Subject: Re: Silly (?) new ideas
To: None <>
From: Mark P. Gooderum <>
List: current-users
Date: 03/29/1994 10:21:23
This has the potential to be a large security hole.  Obviously at least
uid matching validation would apply but this still isn't perfect.

I can think of cases where processes, esp. setuid processes, assume their
fds are "secure".  There are many cases where you have a binary running
as setuid root that toggles back and forth from root and a normal user.

As a normal user you could gain access to an fd for input into a process
that will then later use that input to do things.  In essence it lets you
bypass the file permissions by "stealing" the fd.  Under normal conditions 
you are safe because of permissions and/or specific checks done by the program
at hand.

Some things that come to mind are sendmail, rlogin and rshd (when doing
the ruserok()).

I'm not sure how these run on NetBSD, but rlogin and rshd on Sun's run
ruserok() as the user in some conditions.

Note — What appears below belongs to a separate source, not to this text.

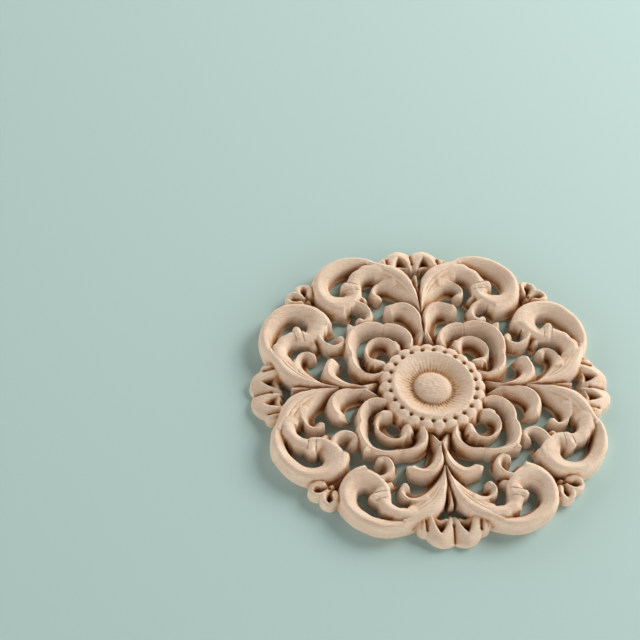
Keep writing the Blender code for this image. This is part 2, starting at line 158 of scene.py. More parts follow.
# Stations of each leaf are x, y, half width and crest height along its middle line.
# ridge is where the crest runs across the leaf, from -1 at its right edge to 1 at its left.
# drop is how far the left and right edges lie below the crest, slope how steeply the wood
# falls beyond them. cut marks a leaf whose far end is cut square, and cutSlope how steeply the
# wood falls past it. veins are the places across the leaf of fine grooves.
# keen is 1 for a sharp crest and 2 for a round back.
leaves = {
    "leaf": {
        "line": (
            (39.6, 0.6, 0.5, 7.0), (43.8, 1.4, 1.0, 7.7), (47.8, 2.7, 1.9, 8.2), (52.2, 4.7, 3.2, 8.4),
            (56.1, 7.6, 4.3, 8.4), (58.9, 10.8, 4.4, 8.4), (61.7, 15.2, 3.6, 8.0), (64.6, 19.4, 2.3, 7.4),
        ),
        "ridge": -0.55, "drop": (2.9, 0.9), "slope": (2.4, 8.0), "veins": (0.3, -0.1), "veinDepth": 0.3,
    },
    "scroll": {
        "line": (
            (64.2, 16.6, 1.6, 7.0), (66.0, 20.6, 2.1, 7.2), (66.6, 26.3, 2.4, 7.2), (65.0, 32.4, 2.6, 7.2),
            (60.9, 38.0, 2.7, 7.2), (57.0, 40.6, 2.8, 7.2), (52.4, 41.2, 2.9, 7.3), (48.4, 40.2, 3.1, 7.5),
            (45.7, 38.2, 3.5, 7.7), (44.2, 35.2, 3.8, 7.8), (44.7, 31.8, 3.6, 7.7), (46.8, 28.7, 2.9, 7.4),
            (50.0, 26.7, 2.5, 7.1), (52.6, 26.8, 2.6, 7.0),
        ),
        "ridge": -0.45, "drop": (2.1, 0.9), "slope": (4.0, 8.0), "keen": 1.4,
    },
    "tail": {
        "line": (
            (48.0, 42.9, 0.8, 6.2), (45.2, 41.3, 1.0, 6.9), (42.6, 38.6, 1.4, 7.5), (41.2, 35.4, 1.7, 7.9),
            (40.4, 32.6, 1.8, 8.1),
        ),
        "ridge": 0.1, "drop": (0.4, 1.3), "slope": (1.2, 8.0), "keen": 1.7, "cut": True, "cutSlope": 3.0,
    },
    "branch": {
        "line": (
            (58.4, 11.6, 3.8, 6.2), (60.9, 14.6, 3.5, 7.4), (62.2, 17.0, 3.4, 7.7), (62.0, 18.8, 2.7, 7.6),
            (61.7, 20.8, 2.8, 7.5), (60.5, 22.8, 2.2, 7.3), (59.1, 24.9, 2.5, 7.2), (57.3, 26.0, 2.3, 7.0),
            (55.2, 26.9, 2.7, 7.0), (52.7, 27.4, 3.0, 7.0), (50.2, 26.6, 2.4, 7.0),
        ),
        "ridge": -0.2, "drop": (1.6, 1.0), "slope": (3.5, 4.5), "keen": 1.7,
    },
    "lobe": {
        "line": (
            (27.6, 0.6, 0.5, 6.6), (32.0, 1.5, 1.0, 7.2), (36.2, 2.2, 1.7, 7.7), (39.4, 3.9, 2.1, 7.9),
            (41.5, 6.4, 2.2, 7.8), (41.9, 9.0, 2.0, 7.7), (41.2, 11.4, 1.9, 7.6), (40.2, 13.4, 2.2, 7.6),
        ),
        "ridge": -0.45, "drop": (2.4, 1.0), "slope": (4.0, 6.0), "cut": True,
        "veins": (0.35, -0.1), "veinDepth": 0.24,
    },
    "ring": {
        "line": (
            (21.6, 7.9, 1.6, 7.5), (24.3, 7.3, 1.7, 7.6), (27.4, 8.4, 1.8, 7.6), (29.9, 11.4, 1.9, 7.5),
            (30.7, 14.6, 2.0, 7.4), (30.5, 17.2, 1.9, 7.2), (31.3, 20.3, 2.1, 7.4), (31.2, 23.8, 2.1, 7.5),
            (30.1, 27.0, 2.1, 7.4), (28.4, 29.4, 2.1, 7.3),
        ),
        "ridge": -0.7, "drop": (4.3, 0.4), "slope": (5.0, 8.0), "keen": 0.85,
    },
    "ringTip": {
        "line": ((30.6, 29.6, 0.6, 7.2), (32.0, 32.0, 0.5, 7.6)),
        "drop": (0.3, 0.3), "slope": (3.0, 5.0),
    },
    "eyeBall": {
        "line": ((19.6, 12.6, 1.4, 6.6), (22.4, 13.0, 1.7, 6.9)),
        "drop": (0.9, 0.9), "slope": (3.5, 3.5), "keen": 2.0,
    },
    "eyeArm": {
        "line": (
            (23.0, 13.8, 0.7, 6.6), (25.2, 16.0, 0.5, 6.3), (25.8, 19.2, 0.5, 6.2), (25.0, 21.8, 0.5, 6.3),
            (23.6, 23.6, 0.5, 6.4),
        ),
        "drop": (0.4, 0.3), "slope": (3.6, 8.0),
    },
    "curl": {
        "line": (
            (45.0, 29.0, 0.8, 7.1), (44.4, 26.2, 0.6, 7.0), (42.5, 23.2, 0.6, 6.8), (39.0, 21.6, 0.6, 6.6),
            (35.9, 22.6, 0.7, 6.5), (34.5, 24.7, 0.8, 6.4), (35.4, 26.2, 1.0, 6.2),
        ),
        "drop": (0.3, 0.3), "slope": (6.0, 2.8),
    },
    "hook": {
        "line": (
            (55.4, 9.8, 2.0, 7.4), (55.4, 13.0, 1.3, 6.4), (54.4, 16.4, 0.8, 5.8), (52.3, 18.5, 0.7, 5.6),
            (49.8, 18.8, 0.8, 5.6), (48.0, 17.3, 1.2, 5.8),
        ),
        "ridge": -0.4, "drop": (0.8, 0.3), "slope": (2.4, 8.0),
    },
    "petalRim": {
        "line": (
            (62.3, 9.6, 0.6, 7.0), (65.2, 8.8, 0.7, 6.4), (68.4, 7.6, 0.7, 5.6), (70.8, 5.6, 0.7, 4.6),
            (69.2, 3.6, 0.7, 4.9), (67.0, 2.2, 0.7, 5.0), (64.2, 1.6, 0.6, 4.6),
        ),
        "drop": (0.15, 0.5), "slope": (0.62, 5.5), "keen": 1.6,
    },
    "petalLip": {
        "line": ((63.6, 8.0, 0.4, 5.2), (64.7, 5.4, 0.5, 4.2), (64.0, 2.6, 0.4, 4.4)),
        "drop": (0.2, 0.2), "slope": (2.6, 2.0),
    },
    "ear": {
        "line": ((64.8, 12.4, 0.6, 6.2), (67.6, 12.4, 0.6, 5.4), (69.4, 12.0, 0.5, 4.3)),
        "drop": (0.3, 0.2), "slope": (1.6, 2.4),
    },
    "earOuter": {
        "line": ((64.8, 14.2, 0.5, 6.2), (67.0, 14.1, 0.4, 5.2), (68.4, 13.6, 0.4, 4.4)),
        "drop": (0.3, 0.2), "slope": (3.0, 5.0),
    },
    "budRim": {
        "line": (
            (49.4, 49.4, 0.8, 4.8), (51.6, 50.9, 0.9, 5.2), (54.0, 50.4, 0.9, 4.8), (55.2, 48.4, 0.9, 4.2),
            (54.4, 46.4, 0.9, 5.2), (52.4, 45.3, 0.9, 5.8), (50.2, 45.9, 0.8, 5.6),
        ),
        "drop": (0.4, 0.5), "slope": (2.8, 3.5),
    },
    "budSpine": {
        "line": ((46.6, 46.6, 0.5, 4.4), (50.6, 50.6, 0.6, 5.0)),
        "drop": (0.3, 0.3), "slope": (3.5, 3.5),
    },
    "rib": {
        "line": ((46.0, 0.0, 0.3, 5.8), (52.5, 0.0, 0.4, 6.8), (59.5, 0.0, 0.5, 6.7)),
        "drop": (0.2, 0.2), "slope": (10.0, 10.0),
    },
    "rootRidge": {
        "line": ((22.6, 3.6, 0.5, 4.6), (25.2, 2.3, 0.5, 5.4), (28.2, 1.0, 0.5, 6.4)),
        "drop": (0.3, 0.3), "slope": (2.5, 2.5),
    },
    "collar": {
        "line": ((52.4, 25.2, 1.0, 7.0), (53.6, 30.4, 1.3, 7.4)),
        "drop": (0.6, 0.6), "slope": (3.0, 3.0), "keen": 2.0,
    },
    "knob": {
        "line": ((47.0, 23.4, 0.9, 5.6), (47.9, 25.2, 1.1, 6.0)),
        "drop": (0.6, 0.6), "slope": (3.0, 3.0),
    },
    "link": {
        "line": ((32.6, 23.4, 1.8, 4.4), (34.6, 23.2, 1.2, 4.4)),
        "drop": (0.4, 0.4), "slope": (3.0, 3.0),
    },
}
plainLeaf = {"ridge": 0.0, "cut": False, "cutSlope": 0.9, "veins": (), "veinDepth": 0.0, "keen": 1.3}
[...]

Also, many programs use pipes as a way to securely pass secure or confidential
data between them (some license manager's use this scheme...).

I like the idea though, but I don't see a way to make it secure.  Granted
you can make a process scribble on a fd or read in data and do anything else
using ptrace() and it's ilk, but that at least requires you to really be
the user or root and it raises the stakes in terms of difficulty.